Israel changed Gabrielle Giffords’ life when the budding politician first visited the country in 2001, and it drew her close to Judaism.
After the Arizona congresswoman was shot in the head a month ago, an Israeli innovation invented by an American immigrant to Israel may have helped save her life.
First responders credited the emergency bandage colloquially known as “the Israeli bandage” with saving lives in the aftermath of the shooting in Tucson, Ariz., which left six dead and 13 wounded.
Pima County officials displayed the kit at a Jan. 21 news conference in Tucson, along with other military-grade gear used in ministering to the wounded in the Jan. 8 shooting. The county had switched last June to the upgraded gear, and the shooting was its first major field test.
“Without this care it would have definitely been a different situation,” Dr. Katherine Hiller, who attended the wounded at University Medical Center, told the Los Angeles Times.
It is not clear if the Israeli bandage was applied to Giffords — the details of the day were lost in the chaos — but the bandage is known for, among other things, its utility in stanching head wounds, one of the greatest challenges with conventional bandages. One model covers both entry and exit wounds, which Giffords is known to have sustained.
The bandage, like others, applies a sterile pad to the wound to stop blood flow. What distinguishes it from traditional bandages is that a built-in applicator applies the equivalent of up to 30 pounds of pressure over the pad by wrapping it in the opposite direction of the initial wrap.
Head wounds require multiple standard bandages to keep a pad in place. One Israeli bandage, with its elasticized cloth, is enough for a head wound, and the very act of wrapping it around the head applies pressure to the wound. That saves precious time, and the built-in pressure applicator is more stable than the external pressures used with conventional bandages.

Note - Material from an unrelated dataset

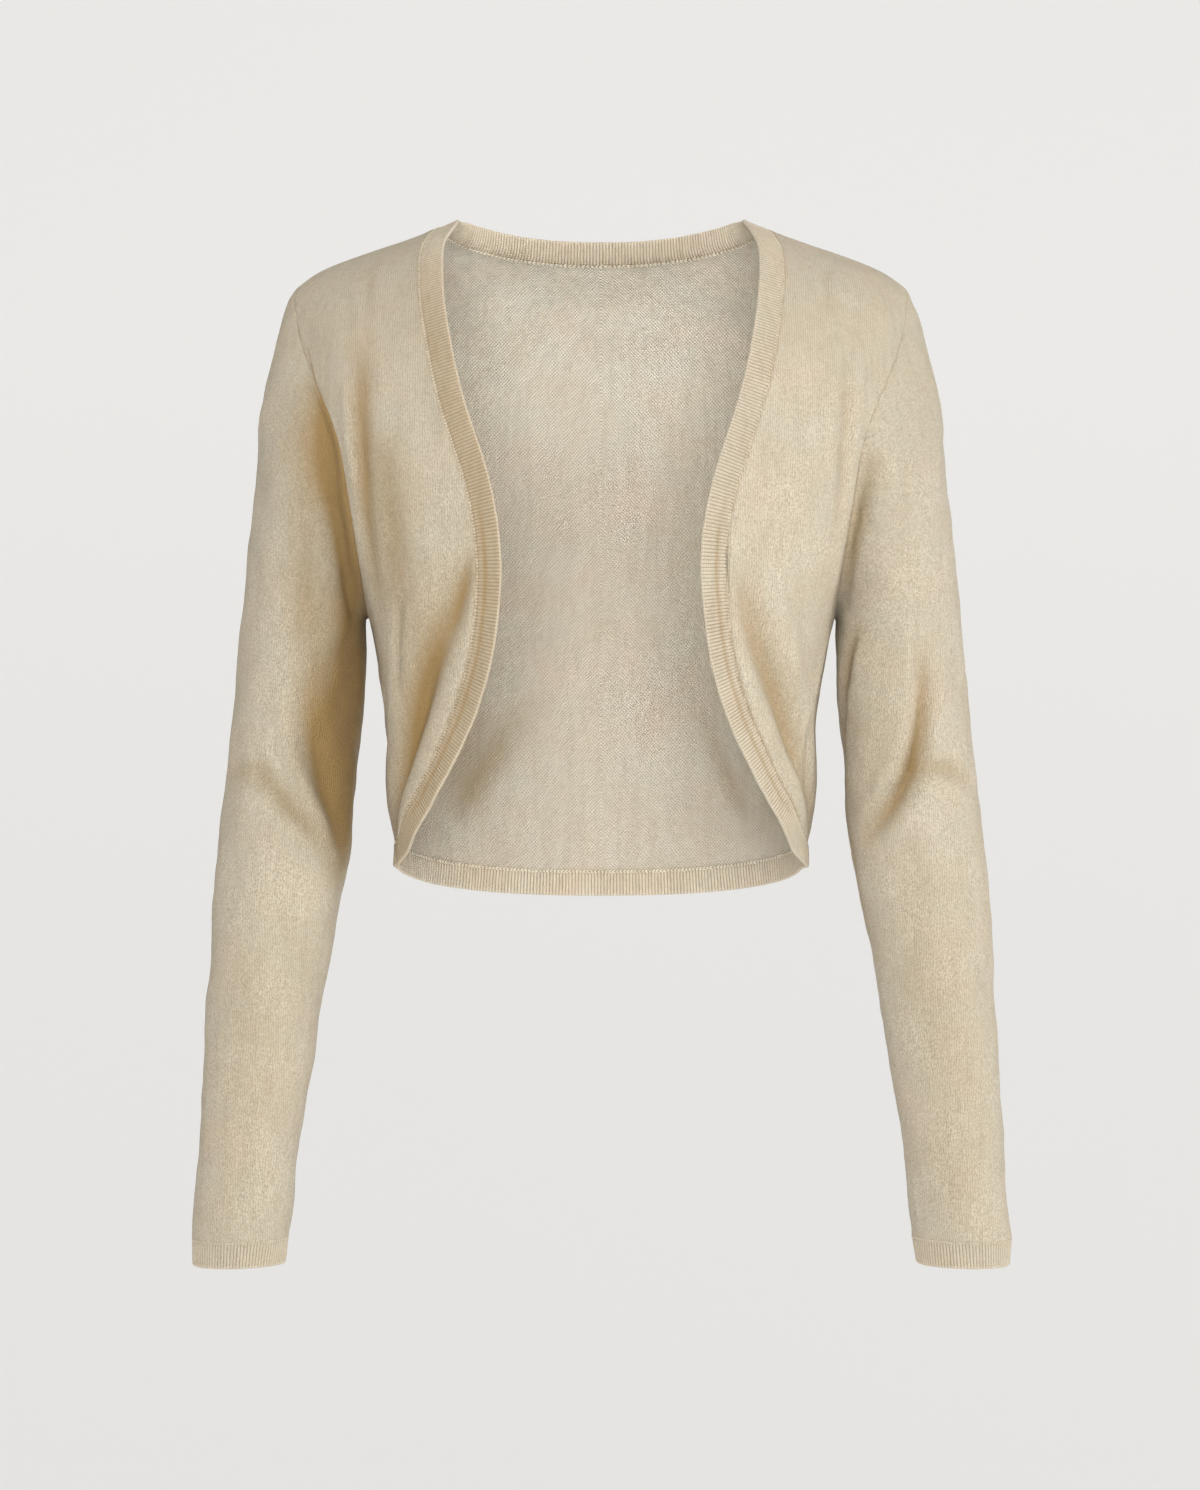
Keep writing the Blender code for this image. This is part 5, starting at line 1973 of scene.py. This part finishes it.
@dataclass
class Studio:
    """A plain pale floor that curves up behind, soft lights and the camera."""

    floor_z: float = -1.15
    floor_start: float = -6.0
    floor_end: float = 2.2
    sweep: float = 1.4  # radius of the curve between the floor and the backdrop
    sweep_steps: int = 12
    backdrop_top: float = 5.0
    half_width: float = 7.0
    wall_radius: float = 9.0
    wall_foot: float = -2.15
    wall_top: float = 7.0
    wall_sides: int = 64
    wall_strength: float = 0.9
    paper: Colour = (0.30, 0.298, 0.293, 1)
    glow: Colour = (0.783, 0.775, 0.761, 1)
    glow_strength: float = 0.78
    camera_place: Row = (-0.00061, -2.6, -0.31903)
    sensor: float = 36.0
    picture_tall: float = 0.9089  # how much of the plane y = 0 the picture takes in from top to bottom
    aim: Row = (0.0, 0.0, -0.3)
    # name, place, length of the sides, watts, tint
    lights: Sequence[tuple[str, Row, float, float, Row]] = (
        ("front_light", (0.0, -3.2, -0.1), 1.6, 57.0, (1.0, 0.980, 0.950)),
        ("high_light", (0.0, -2.8, 1.6), 1.6, 45.0, (1.0, 0.980, 0.950)),
        ("right_light", (3.2, -0.6, 0.2), 1.6, 61.0, (1.0, 0.995, 0.990)),
        ("left_light", (-3.2, -0.6, 0.2), 1.6, 19.0, (1.0, 0.980, 0.950)),
        ("top_light", (0.0, -0.2, 2.4), 1.8, 23.0, (1.0, 0.99, 0.98)),
    )

    def staged(self, name: str, mesh: bpy.types.Mesh, paper: Colour, strength: float) -> bpy.types.Object:
        """Gives a part of the studio its matt glowing paper and adds it to the scene.

        Args:
            name: Its name.
            mesh: Its mesh.
            paper: The paper's colour under the lights.
            strength: How strongly it glows.

        Returns:
            The part.
        """
        material, sheet, shader = blank_material(name)
        looks = {
            "Base Color": paper,
            "Roughness": 0.95,
            "Specular IOR Level": 0.0,
            "Emission Color": self.glow,
            "Emission Strength": strength,
        }
        sheet.feed_all(shader, looks)
        mesh.materials.append(material)
        part = linked(name, mesh)
        return part

    def backdrop(self) -> None:
        """Builds the floor and backdrop as one swept sheet."""
        profile = [(self.floor_start, self.floor_z), (self.floor_end, self.floor_z)]
        for step in range(1, self.sweep_steps + 1):
            angle = step / self.sweep_steps * math.pi / 2
            y = self.floor_end + self.sweep * math.sin(angle)
            profile.append((y, self.floor_z + self.sweep * (1 - math.cos(angle))))
        profile.append((self.floor_end + self.sweep, self.backdrop_top))
        points = [(x, y, z) for y, z in profile for x in (-self.half_width, self.half_width)]
        faces = [(2 * i, 2 * i + 1, 2 * i + 3, 2 * i + 2) for i in range(len(profile) - 1)]
        mesh = plain_mesh("studio_floor", points, faces)
        mesh.shade_smooth()
        self.staged("studio_floor", mesh, self.paper, self.glow_strength)

    def surround(self) -> None:
        """Builds a pale round wall beyond the floor, seen only from other sides and giving no light."""
        count = self.wall_sides
        turns = np.linspace(0, 2 * math.pi, count, endpoint=False)
        ring = (np.stack([np.cos(turns), np.sin(turns)], axis=-1) * self.wall_radius).tolist()
        points = [(x, y, z) for z in (self.wall_foot, self.wall_top) for x, y in ring]
        faces = [(i, (i + 1) % count, (i + 1) % count + count, i + count) for i in range(count)]
        mesh = plain_mesh("studio_wall", points, faces)
        wall = self.staged("studio_wall", mesh, (0, 0, 0, 1), self.wall_strength)
        wall.visible_diffuse = wall.visible_glossy = wall.visible_transmission = wall.visible_shadow = False

    def light(self, name: str, place: Row, size: float, power: float, tint: Row) -> None:
        """Adds one soft square light.

        Args:
            name: Its name.
            place: Where it stands.
            size: The length of its sides.
            power: Its power in watts.
            tint: Its colour.
        """
        data = bpy.data.lights.new(name, "AREA")
        data.shape, data.size, data.energy, data.color = "SQUARE", size, power, tint
        lamp = linked(name, data)
        lamp.visible_camera = False
        lamp.location = place
        lamp.rotation_euler = (Vector(self.aim) - Vector(place)).to_track_quat("-Z", "Y").to_euler()

    def build(self) -> None:
        """Builds the floor, the wall round it, the lights, the dark air beyond and the camera."""
        self.backdrop()
        self.surround()
        for row in self.lights:
            self.light(*row)
        world = bpy.data.worlds.new("studio_air")
        world.use_nodes = True
        world.node_tree.nodes["Background"].inputs["Strength"].default_value = 0.0
        scene = bpy.context.scene
        scene.world = world
        scene.view_settings.view_transform = "Standard"
        data = bpy.data.cameras.new("camera")
        data.sensor_width = self.sensor
        data.lens = self.sensor * -self.camera_place[1] / self.picture_tall
        data.clip_start, data.clip_end = 0.05, 50.0
        camera = linked("camera", data)
        camera.location = self.camera_place
        camera.rotation_euler = (math.pi / 2, 0.0, 0.0)
        scene.camera = camera
        LOG.info("studio: floor, wall, %d lights and the camera", len(self.lights))


def main() -> None:
    """Builds the cardigan and the studio, one class at a time."""
    logging.basicConfig(level=logging.INFO, format="%(name)s: %(message)s")
    groups = KnitGroups()
    face = JerseyFinish(curl=1.0)
    # The reverse's yarn is cooler than the face, as that side of the knit looks, and painted lighter to
    # stand in for light inside the garment.
    yarn, deep = (0.648, 0.591, 0.493, 1), (0.380, 0.308, 0.222, 1)
    reverse = JerseyFinish(side=Knit.REVERSE, yarn=yarn, deep=deep, curl=0.42, relief=0.00040)
    jersey = [finish.material(groups) for finish in (face, reverse)]
    rib = RibFinish().material(groups, "rib_knit")
    # a copy of the linking yarn painted lighter, for the rows inside the bands
    paler = LinkingFinish(name="linking_yarn_inside", yarn=(0.840, 0.775, 0.650, 1))
    linking = LinkingYarn(LinkingFinish().material(groups), paler.material(groups))
    ribs = rib_tree()
    panels = JerseyPanels(BodyForm(), jersey)
    pieces = panels.build()
    pieces += Sleeves(SleeveForm(), panels, jersey, rib, ribs, linking).build()
    pieces += RibBands(panels, rib, ribs, linking).build()
    LOG.info("%d pieces, %d faces", len(pieces), sum(len(piece.data.polygons) for piece in pieces))
    Studio().build()


if __name__ == "__main__":
    main()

Since its 1993 invention, the Israeli bandage has become standard issue in militaries throughout the world. The U.S. military made it standard issue in 2003, in time for the Iraq War.
The inventor of the pad, Bernard Bar-Natan, is a self-described Brooklyn boy, a son of Holocaust survivors who immigrated to Israel in 1979 and was drafted into the military in 1983, serving abbreviated duty as an adult.
When he was going into the military, friends advised him to get a specialty to alleviate the boredom of grunt-level service. Immigrants drafted as adults serve only a few months rather than three or more years, so they rarely serve in the military’s upper reaches. One of the few specialties available at that level is medic.
As the years wore on through monthlong stints in the Israeli reserves, Bar-Natan became annoyed by an anomaly: The bandages available might have manufacture dates as early as 1942 or as late as the previous month, yet they remained essentially unchanged. Medics in the field were required to improvise pressure applicators — magazines, rocks, canteens, whatever was handy.
“The guns we used had improved, the planes flying above us had improved, but the bandages were the same,” Bar-Natan said in an interview.
In the early 1990s, the Israeli government was encouraging startups by providing them with low-interest loans. That encouraged Bar-Natan to jump in the waters with his idea for a newfangled bandage.
In 2000, he took the bandage to Fort Sam Houston in San Antonio, Texas, where the U.S. military trains medics. Soon his company, First Care, was selling the bandage for use by elite units, including the 75th Rangers and the 101st Airborne. Three years later the bandage was certified for standard use.
The Giffords shooting has given unexpected — and somewhat unwanted — publicity to his invention.
“The real story is about [Giffords],” Bar-Natan said.